[Stored records]:
·····

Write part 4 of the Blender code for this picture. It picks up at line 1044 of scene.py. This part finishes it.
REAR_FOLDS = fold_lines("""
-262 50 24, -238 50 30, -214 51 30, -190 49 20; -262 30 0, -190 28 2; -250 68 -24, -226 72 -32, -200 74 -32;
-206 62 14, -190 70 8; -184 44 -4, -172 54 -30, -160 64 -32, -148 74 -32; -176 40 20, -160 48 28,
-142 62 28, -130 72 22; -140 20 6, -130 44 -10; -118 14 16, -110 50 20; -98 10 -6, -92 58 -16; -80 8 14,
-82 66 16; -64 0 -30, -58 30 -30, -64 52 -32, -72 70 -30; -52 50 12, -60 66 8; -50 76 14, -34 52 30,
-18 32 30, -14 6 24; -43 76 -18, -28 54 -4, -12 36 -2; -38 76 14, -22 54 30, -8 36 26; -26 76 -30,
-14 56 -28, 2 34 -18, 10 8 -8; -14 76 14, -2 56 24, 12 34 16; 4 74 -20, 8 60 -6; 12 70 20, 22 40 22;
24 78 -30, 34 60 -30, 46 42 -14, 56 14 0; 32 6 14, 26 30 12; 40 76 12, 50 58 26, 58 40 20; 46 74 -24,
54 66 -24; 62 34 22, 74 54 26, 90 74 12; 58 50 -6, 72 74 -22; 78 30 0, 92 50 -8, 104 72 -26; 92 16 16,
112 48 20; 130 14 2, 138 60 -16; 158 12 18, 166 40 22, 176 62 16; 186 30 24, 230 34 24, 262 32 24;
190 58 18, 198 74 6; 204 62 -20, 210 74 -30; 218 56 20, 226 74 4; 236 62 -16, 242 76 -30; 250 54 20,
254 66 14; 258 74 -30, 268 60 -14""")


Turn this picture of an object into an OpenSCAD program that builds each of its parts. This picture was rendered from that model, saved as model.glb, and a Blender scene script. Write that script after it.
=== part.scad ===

·····

For this exercise, please retype exactly the lines in the listing from the line with "Turn this picture" through its last line, both ends included.

Turn this picture of an object into an OpenSCAD program that builds each of its parts. This picture was rendered from that model, saved as model.glb, and a Blender scene script. Write that script after it.
=== part.scad ===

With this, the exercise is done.